Repeat exactly the lines running from the line that contains "Turn this picture" to the line that contains "BARREL = Location(MUZZLE, (0, BARREL_TILT, 0))"; include both ends and add nothing.
────────────────────
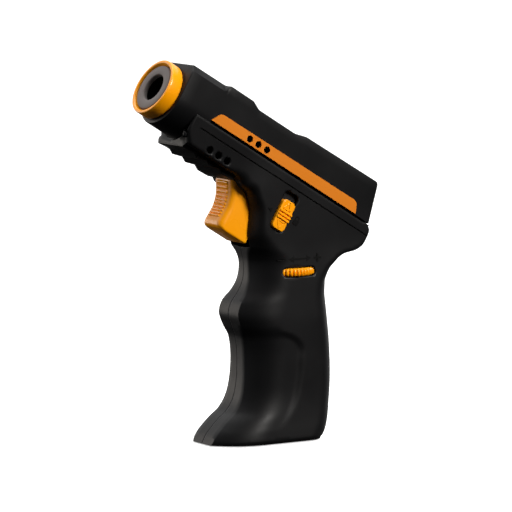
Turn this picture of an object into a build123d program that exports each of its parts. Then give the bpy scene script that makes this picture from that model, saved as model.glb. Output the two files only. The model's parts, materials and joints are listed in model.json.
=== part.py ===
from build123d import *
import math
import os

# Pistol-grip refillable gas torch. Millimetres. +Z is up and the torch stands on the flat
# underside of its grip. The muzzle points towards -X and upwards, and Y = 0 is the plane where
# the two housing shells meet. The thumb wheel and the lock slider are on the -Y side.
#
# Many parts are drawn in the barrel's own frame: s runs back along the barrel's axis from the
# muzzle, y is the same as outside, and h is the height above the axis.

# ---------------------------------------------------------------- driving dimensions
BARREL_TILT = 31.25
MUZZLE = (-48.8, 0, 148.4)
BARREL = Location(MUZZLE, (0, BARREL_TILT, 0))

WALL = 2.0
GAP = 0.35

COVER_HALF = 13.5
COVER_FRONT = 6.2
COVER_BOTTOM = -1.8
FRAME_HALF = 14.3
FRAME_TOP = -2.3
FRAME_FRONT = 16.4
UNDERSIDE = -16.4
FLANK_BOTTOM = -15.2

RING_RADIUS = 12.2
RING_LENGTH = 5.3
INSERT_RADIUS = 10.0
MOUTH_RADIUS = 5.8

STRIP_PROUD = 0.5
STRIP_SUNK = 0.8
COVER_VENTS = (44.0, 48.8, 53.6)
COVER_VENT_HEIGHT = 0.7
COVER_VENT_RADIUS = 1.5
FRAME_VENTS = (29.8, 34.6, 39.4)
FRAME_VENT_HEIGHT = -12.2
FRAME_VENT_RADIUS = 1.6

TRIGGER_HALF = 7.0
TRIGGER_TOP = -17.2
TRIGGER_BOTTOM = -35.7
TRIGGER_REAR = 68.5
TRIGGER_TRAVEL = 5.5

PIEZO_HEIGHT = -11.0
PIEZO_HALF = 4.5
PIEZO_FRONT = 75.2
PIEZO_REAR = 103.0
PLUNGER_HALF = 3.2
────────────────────
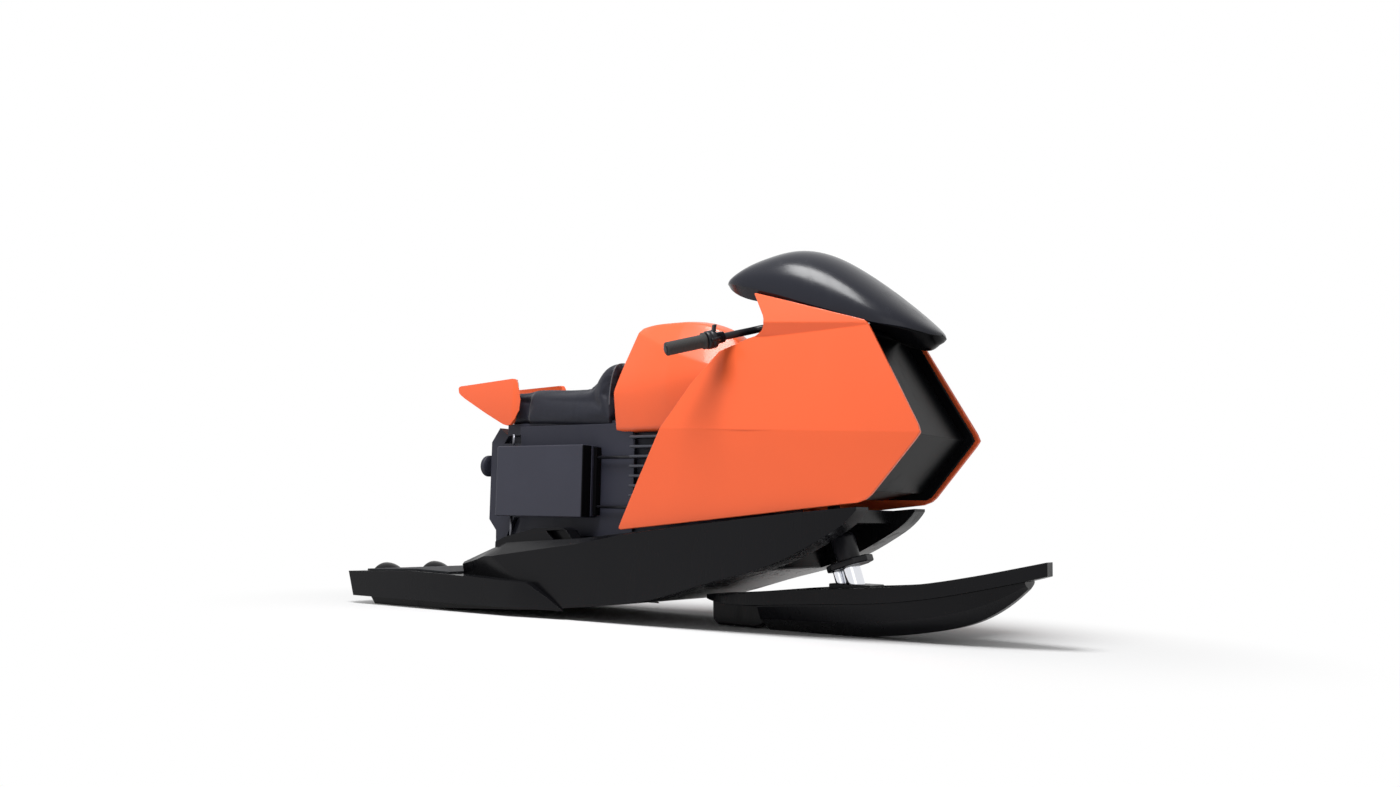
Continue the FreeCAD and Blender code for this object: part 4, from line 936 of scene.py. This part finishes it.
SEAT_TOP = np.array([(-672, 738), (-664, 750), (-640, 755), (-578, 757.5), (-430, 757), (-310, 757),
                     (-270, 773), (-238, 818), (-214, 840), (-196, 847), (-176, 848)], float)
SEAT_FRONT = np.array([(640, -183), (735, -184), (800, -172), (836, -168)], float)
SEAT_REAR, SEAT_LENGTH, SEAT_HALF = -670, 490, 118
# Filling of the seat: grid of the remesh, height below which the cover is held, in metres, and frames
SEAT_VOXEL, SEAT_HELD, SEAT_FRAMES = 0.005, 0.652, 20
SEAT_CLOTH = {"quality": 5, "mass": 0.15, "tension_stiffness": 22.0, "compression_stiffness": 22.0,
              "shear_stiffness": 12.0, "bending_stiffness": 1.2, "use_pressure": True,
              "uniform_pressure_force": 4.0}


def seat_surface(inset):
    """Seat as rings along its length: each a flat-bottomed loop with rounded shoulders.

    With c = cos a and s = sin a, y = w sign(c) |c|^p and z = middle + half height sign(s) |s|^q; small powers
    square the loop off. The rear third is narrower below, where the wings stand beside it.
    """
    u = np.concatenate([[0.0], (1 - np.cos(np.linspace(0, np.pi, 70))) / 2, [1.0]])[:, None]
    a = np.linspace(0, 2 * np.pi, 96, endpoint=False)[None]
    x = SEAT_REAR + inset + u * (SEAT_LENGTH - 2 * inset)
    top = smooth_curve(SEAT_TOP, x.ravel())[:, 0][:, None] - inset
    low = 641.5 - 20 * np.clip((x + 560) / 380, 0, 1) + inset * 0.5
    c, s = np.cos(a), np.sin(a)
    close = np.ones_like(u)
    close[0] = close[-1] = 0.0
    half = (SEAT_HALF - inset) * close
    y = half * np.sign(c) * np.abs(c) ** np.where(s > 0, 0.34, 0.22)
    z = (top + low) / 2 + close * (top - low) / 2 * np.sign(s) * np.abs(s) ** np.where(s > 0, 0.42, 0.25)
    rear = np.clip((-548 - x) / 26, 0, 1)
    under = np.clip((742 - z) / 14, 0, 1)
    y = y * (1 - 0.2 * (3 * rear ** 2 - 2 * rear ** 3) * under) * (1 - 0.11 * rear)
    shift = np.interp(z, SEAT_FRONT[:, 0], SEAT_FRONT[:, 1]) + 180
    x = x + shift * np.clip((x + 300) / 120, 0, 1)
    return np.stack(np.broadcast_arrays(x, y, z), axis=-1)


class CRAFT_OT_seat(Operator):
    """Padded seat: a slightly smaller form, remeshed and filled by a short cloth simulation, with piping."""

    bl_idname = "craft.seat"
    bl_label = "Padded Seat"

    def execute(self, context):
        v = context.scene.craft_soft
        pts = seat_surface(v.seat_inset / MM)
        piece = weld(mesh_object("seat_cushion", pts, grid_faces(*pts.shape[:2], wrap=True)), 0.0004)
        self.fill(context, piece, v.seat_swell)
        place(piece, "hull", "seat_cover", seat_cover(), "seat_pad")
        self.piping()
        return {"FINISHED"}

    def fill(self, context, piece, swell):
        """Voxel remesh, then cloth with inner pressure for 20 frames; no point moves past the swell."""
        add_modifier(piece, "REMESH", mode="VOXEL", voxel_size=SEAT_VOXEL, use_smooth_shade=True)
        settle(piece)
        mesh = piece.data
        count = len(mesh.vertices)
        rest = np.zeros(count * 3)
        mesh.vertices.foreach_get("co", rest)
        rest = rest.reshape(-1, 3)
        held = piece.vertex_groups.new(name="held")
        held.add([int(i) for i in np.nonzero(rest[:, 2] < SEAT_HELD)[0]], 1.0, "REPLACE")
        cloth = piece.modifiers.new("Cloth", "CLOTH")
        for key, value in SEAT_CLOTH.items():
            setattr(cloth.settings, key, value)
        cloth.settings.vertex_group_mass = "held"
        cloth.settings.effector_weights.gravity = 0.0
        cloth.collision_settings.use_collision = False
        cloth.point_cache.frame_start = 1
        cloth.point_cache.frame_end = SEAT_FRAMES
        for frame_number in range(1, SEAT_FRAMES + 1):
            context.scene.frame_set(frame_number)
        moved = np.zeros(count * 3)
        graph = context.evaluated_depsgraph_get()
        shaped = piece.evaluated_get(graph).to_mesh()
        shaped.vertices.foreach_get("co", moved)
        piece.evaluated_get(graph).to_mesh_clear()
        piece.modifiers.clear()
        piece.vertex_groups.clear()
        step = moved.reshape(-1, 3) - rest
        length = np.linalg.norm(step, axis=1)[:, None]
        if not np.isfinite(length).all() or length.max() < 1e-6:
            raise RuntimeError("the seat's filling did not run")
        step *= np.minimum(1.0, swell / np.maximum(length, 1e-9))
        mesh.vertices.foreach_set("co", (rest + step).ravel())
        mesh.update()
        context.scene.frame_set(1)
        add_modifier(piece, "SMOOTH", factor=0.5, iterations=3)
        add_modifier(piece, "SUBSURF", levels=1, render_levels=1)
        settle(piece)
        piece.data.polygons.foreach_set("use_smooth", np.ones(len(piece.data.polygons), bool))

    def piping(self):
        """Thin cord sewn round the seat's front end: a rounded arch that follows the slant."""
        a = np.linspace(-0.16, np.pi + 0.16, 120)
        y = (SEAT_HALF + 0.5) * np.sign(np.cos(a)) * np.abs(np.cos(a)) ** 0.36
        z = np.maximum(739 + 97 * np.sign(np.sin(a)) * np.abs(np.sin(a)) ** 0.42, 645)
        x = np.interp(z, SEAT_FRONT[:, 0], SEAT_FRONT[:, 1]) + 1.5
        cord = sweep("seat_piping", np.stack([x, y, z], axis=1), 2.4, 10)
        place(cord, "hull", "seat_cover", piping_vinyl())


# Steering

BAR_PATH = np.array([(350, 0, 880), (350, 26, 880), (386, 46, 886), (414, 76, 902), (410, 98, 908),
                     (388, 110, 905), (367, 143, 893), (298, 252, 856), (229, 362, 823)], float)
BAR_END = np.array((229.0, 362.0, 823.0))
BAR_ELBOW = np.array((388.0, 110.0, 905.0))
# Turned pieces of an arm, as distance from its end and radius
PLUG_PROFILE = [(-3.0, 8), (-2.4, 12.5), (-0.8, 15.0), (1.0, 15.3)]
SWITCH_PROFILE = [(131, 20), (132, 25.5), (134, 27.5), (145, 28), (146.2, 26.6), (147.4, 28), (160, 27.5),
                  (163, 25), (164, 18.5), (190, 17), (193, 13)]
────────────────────
| SOLUTION FOR THIS EXERCISE |
Turn this picture of an object into a build123d program that exports each of its parts. Then give the bpy scene script that makes this picture from that model, saved as model.glb. Output the two files only. The model's parts, materials and joints are listed in model.json.
=== part.py ===
from build123d import *
import math
import os

# Pistol-grip refillable gas torch. Millimetres. +Z is up and the torch stands on the flat
# underside of its grip. The muzzle points towards -X and upwards, and Y = 0 is the plane where
# the two housing shells meet. The thumb wheel and the lock slider are on the -Y side.
#
# Many parts are drawn in the barrel's own frame: s runs back along the barrel's axis from the
# muzzle, y is the same as outside, and h is the height above the axis.

# ---------------------------------------------------------------- driving dimensions
BARREL_TILT = 31.25
MUZZLE = (-48.8, 0, 148.4)
BARREL = Location(MUZZLE, (0, BARREL_TILT, 0))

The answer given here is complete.